I'm running scrapy as a AWS lambda function. Inside my function I need to have a timer to see whether it's running longer than 1 minute and if so, I need to run some logic. Here is my code:
def handler():
x = 60
watchdog = Watchdog(x)
try:
runner = CrawlerRunner()
runner.crawl(MySpider1)
runner.crawl(MySpider2)
d = runner.join()
d.addBoth(lambda _: reactor.stop())
reactor.run()
except Watchdog:
print('Timeout error: process takes longer than %s seconds.' % x)
# some other logic here
watchdog.stop()
Watchdog timer class I took from this answer.

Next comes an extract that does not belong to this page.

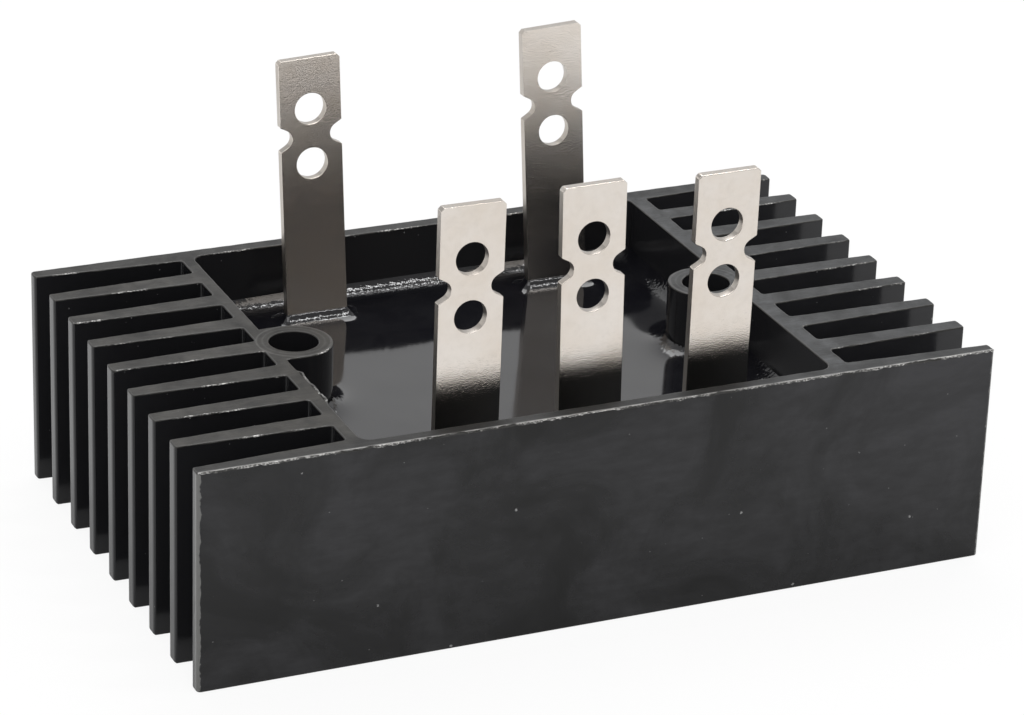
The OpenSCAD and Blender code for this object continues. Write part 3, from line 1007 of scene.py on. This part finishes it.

The problem is the code never hits that except Watchdog
block, but rather throws an exception outside:
Exception in thread Thread-1:
Traceback (most recent call last):
File "/usr/lib/python3.6/threading.py", line 916, in _bootstrap_inner
self.run()
File "/usr/lib/python3.6/threading.py", line 1182, in run
self.function(*self.args, **self.kwargs)
File "./functions/python/my_scrapy/index.py", line 174, in defaultHandler
raise self
functions.python.my_scrapy.index.Watchdog: 1
I need to catch exception in the function. How would I go about that. PS: I'm very new to Python.